I know there is a different name other than the ones I listed. 


I am looking for a after market upgrade to convert these adjusters to digital.


Anybody got any sources ?





JJ


----------



## cjsrch (May 29, 2010)

You mean to go CNC? or just digital readout? i think dial would be right


----------



## Semper Vaporo (Jan 2, 2008)

The thing-a-ma-bob I think you are refering to are called "Vernier dials"... maybe?

But for digital... MicroMark sold a set of Digital Readouts for their mini-Lathe (but will fit many of the similar brands of that lathe. It is still on their web site at:

http://www.micromark.com/SearchResu...mini+lathe

I bought a set, but I am not sure I recommend them... they were great when I installed them... REALLY handy and I am tempted to replace them since mine have broken...

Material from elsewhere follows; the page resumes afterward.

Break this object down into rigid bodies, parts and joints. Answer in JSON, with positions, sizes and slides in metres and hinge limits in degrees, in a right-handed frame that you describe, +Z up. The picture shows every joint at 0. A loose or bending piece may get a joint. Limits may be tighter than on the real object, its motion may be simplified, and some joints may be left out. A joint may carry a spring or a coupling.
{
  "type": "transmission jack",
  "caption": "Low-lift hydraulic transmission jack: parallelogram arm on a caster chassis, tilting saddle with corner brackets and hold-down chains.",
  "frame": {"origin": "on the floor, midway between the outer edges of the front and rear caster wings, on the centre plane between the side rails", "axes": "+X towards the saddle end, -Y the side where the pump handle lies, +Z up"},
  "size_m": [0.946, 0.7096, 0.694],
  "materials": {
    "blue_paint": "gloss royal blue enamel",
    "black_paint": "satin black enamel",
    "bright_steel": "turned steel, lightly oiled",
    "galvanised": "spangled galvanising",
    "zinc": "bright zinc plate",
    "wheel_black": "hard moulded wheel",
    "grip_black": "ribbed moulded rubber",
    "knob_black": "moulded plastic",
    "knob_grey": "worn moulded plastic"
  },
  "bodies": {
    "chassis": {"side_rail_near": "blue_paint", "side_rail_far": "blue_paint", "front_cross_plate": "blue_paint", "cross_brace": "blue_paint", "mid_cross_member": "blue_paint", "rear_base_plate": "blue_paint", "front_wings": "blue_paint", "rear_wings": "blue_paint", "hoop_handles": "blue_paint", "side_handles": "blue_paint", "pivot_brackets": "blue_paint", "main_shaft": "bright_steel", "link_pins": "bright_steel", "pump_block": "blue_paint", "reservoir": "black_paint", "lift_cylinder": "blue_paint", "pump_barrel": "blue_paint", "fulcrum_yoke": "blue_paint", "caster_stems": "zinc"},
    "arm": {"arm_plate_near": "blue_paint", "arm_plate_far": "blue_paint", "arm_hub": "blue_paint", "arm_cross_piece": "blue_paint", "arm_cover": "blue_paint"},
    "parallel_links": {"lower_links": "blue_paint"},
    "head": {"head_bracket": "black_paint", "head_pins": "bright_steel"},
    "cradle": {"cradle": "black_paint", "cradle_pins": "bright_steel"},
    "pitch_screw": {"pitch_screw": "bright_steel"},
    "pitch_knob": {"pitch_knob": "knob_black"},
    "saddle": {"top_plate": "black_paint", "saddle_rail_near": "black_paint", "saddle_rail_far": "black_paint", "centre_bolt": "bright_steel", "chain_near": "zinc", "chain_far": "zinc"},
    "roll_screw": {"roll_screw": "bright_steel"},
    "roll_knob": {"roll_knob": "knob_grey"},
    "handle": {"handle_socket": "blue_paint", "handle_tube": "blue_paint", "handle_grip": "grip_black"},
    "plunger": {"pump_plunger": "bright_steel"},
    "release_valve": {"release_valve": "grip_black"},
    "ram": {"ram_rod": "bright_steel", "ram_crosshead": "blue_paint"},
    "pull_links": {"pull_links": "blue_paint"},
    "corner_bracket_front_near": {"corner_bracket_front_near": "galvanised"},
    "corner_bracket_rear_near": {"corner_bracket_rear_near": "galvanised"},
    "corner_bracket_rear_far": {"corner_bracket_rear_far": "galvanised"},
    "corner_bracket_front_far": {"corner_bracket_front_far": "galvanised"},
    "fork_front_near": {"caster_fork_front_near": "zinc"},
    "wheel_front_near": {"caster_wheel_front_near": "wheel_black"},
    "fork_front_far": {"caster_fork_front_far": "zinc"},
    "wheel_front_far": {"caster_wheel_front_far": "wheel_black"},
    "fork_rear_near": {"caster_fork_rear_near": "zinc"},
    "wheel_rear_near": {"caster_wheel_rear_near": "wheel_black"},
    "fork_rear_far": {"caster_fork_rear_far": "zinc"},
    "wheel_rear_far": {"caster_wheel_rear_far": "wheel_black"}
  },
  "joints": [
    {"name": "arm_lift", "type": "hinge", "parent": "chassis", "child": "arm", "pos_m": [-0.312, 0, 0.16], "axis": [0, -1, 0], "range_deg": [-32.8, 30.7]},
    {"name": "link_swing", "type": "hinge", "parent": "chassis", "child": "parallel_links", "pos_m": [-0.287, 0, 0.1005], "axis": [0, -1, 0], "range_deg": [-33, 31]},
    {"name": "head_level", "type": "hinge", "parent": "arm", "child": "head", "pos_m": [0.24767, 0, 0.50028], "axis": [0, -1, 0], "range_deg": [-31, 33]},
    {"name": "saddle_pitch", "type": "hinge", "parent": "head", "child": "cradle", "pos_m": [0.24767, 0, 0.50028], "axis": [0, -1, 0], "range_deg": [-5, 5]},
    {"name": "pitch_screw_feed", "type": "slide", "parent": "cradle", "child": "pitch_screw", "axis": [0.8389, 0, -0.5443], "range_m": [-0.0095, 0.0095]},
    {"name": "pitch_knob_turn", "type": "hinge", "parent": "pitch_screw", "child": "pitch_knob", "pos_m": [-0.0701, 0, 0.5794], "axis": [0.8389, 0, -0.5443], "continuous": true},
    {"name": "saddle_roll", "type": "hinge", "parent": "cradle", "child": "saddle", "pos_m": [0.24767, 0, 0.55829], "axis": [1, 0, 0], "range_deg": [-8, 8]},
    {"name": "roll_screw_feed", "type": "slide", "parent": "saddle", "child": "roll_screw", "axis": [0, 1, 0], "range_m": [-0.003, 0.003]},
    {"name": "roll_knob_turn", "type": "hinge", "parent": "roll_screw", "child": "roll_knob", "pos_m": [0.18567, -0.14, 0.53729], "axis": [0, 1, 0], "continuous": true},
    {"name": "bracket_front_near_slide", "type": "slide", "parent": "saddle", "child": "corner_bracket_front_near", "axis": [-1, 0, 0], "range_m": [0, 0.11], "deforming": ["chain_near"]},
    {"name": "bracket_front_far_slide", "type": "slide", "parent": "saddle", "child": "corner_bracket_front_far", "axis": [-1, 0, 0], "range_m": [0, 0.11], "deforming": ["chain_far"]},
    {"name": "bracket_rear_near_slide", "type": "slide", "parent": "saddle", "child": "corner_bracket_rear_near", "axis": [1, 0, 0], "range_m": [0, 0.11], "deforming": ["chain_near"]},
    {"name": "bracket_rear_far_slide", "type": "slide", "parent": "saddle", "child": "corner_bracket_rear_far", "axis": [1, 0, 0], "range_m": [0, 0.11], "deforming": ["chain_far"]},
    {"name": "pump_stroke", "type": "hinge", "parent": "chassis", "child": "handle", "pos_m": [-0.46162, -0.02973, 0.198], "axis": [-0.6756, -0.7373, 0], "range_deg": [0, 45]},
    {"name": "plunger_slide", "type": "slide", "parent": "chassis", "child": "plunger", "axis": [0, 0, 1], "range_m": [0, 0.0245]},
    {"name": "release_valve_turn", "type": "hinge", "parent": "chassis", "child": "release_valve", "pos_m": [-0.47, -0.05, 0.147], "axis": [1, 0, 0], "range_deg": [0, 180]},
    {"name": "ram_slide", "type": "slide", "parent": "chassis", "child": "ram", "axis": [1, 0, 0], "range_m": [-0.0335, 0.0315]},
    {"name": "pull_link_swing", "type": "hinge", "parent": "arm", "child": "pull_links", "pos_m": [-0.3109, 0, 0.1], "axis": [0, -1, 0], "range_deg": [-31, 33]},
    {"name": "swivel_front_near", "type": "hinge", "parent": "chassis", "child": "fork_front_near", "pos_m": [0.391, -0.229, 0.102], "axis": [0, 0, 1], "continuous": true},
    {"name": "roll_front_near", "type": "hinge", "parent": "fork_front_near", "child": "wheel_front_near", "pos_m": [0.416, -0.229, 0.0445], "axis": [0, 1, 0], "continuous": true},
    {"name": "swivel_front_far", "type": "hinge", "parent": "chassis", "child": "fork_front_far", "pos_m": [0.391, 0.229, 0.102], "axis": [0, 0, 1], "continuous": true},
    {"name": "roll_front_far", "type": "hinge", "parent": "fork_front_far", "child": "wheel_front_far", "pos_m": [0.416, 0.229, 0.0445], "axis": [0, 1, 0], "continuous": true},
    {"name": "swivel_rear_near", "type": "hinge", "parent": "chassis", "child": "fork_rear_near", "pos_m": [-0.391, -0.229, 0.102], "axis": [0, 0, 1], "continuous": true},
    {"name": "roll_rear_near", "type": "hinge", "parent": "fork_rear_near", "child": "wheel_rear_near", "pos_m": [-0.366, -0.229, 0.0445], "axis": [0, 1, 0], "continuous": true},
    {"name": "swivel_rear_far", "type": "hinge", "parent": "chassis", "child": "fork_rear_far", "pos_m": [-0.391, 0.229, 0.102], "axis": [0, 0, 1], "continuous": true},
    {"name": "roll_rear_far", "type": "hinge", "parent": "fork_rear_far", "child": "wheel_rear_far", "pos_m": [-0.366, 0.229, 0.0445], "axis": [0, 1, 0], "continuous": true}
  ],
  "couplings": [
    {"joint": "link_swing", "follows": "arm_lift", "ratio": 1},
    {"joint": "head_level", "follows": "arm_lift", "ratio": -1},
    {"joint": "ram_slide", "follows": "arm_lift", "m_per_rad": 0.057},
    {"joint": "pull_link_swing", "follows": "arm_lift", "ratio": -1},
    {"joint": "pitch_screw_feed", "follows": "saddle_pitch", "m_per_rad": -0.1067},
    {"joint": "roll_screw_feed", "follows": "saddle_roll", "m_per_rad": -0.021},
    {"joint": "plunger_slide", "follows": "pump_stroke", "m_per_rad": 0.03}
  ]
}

BUT... The batteries run down in a week or so (whether the units are turned on or not) and they are a bear to replace without losing the tiny screws that keep the battery cover in place. Mine also have managed to get tiny bits of swarf inside between the LCD readout and the covers over them and I cannot fathom how it got there. I also think swarf has gotten into the detector mechanism of one of the units (the cross slide) and it has a long dead spot in each revolution of the handle, rendering it almost completely useless.


----------



## John J (Dec 29, 2007)

Vernier Dials/scales is the word I am looking for. 

Actually what I am want it for is a Radial Arm Saw. 

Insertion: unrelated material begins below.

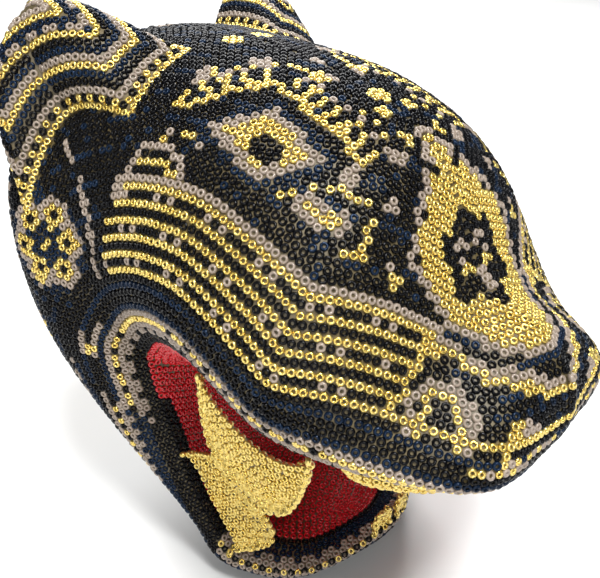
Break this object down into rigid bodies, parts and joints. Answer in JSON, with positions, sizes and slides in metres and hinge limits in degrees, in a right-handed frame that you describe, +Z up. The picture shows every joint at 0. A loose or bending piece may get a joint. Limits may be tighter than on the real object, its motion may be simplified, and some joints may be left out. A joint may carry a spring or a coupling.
{
  "type": "beaded animal head",
  "caption": "Wall-hung carved big cat head with an open snarling mouth, covered in rows of gold, taupe, black and red seed beads set in wax.",
  "frame": {"origin": "mouth of the hanging hole, on the wall plane", "axes": "+Y towards the wall, +Z up; the face looks along -Y"},
  "size_m": [0.1124, 0.1399, 0.1582],
  "materials": {
    "softwood": "matt, bare",
    "beeswax": "soft satin wax",
    "gold_beads": "bright metallic glaze",
    "taupe_beads": "opaque glossy glass",
    "black_beads": "opaque glossy glass",
    "blue_beads": "iris blue-black glass",
    "red_beads": "opaque glossy glass"
  },
  "bodies": {
    "root": {"head_core": "softwood", "jaw_core": "softwood", "back_board": "softwood", "wax_face_right": "beeswax", "wax_face_left": "beeswax", "wax_side_right": "beeswax", "wax_side_left": "beeswax", "wax_crown_right": "beeswax", "wax_crown_left": "beeswax", "wax_nape_right": "beeswax", "wax_nape_left": "beeswax", "wax_jaw_right": "beeswax", "wax_jaw_left": "beeswax", "wax_mouth_right": "beeswax", "wax_mouth_left": "beeswax", "upper_lip_beads_right": "taupe_beads", "upper_lip_beads_left": "taupe_beads", "muzzle_beads_right": "black_beads", "muzzle_beads_left": "black_beads", "nose_panel_beads_right": "gold_beads", "nose_panel_beads_left": "gold_beads", "cheek_beads_right": "gold_beads", "cheek_beads_left": "gold_beads", "brow_beads_right": "black_beads", "brow_beads_left": "black_beads", "rear_cheek_beads_right": "blue_beads", "rear_cheek_beads_left": "blue_beads", "crown_beads_right": "black_beads", "crown_beads_left": "black_beads", "nape_beads_right": "blue_beads", "nape_beads_left": "blue_beads", "lower_lip_beads_right": "taupe_beads", "lower_lip_beads_left": "taupe_beads", "jaw_beads_right": "blue_beads", "jaw_beads_left": "blue_beads", "mouth_lining_beads_right": "red_beads", "mouth_lining_beads_left": "red_beads", "ear_peg_right": "softwood", "ear_peg_left": "softwood", "ear_core_right": "softwood", "ear_wax_right": "beeswax", "ear_beads_right": "gold_beads", "upper_fang_right": "gold_beads", "lower_fang_right": "gold_beads", "upper_teeth_right": "gold_beads", "lower_teeth_right": "gold_beads", "ear_core_left": "softwood", "ear_wax_left": "beeswax", "ear_beads_left": "gold_beads", "upper_fang_left": "gold_beads", "lower_fang_left": "gold_beads", "upper_teeth_left": "gold_beads", "lower_teeth_left": "gold_beads"}
  },
  "joints": []
}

It's a project I am working on. Think Step and Repeat.


----------



## John J (Dec 29, 2007)

Posted By cjsrch on 11 Apr 2011 05:05 PM 
You mean to go CNC? or just digital readout? i think dial would be right


----------



## Semper Vaporo (Jan 2, 2008)

Posted By John J on 11 Apr 2011 07:52 PM 
Vernier Dials/scales is the word I am looking for. 

Actually what I am want it for is a Radial Arm Saw. 

It's a project I am working on. Think Step and Repeat. 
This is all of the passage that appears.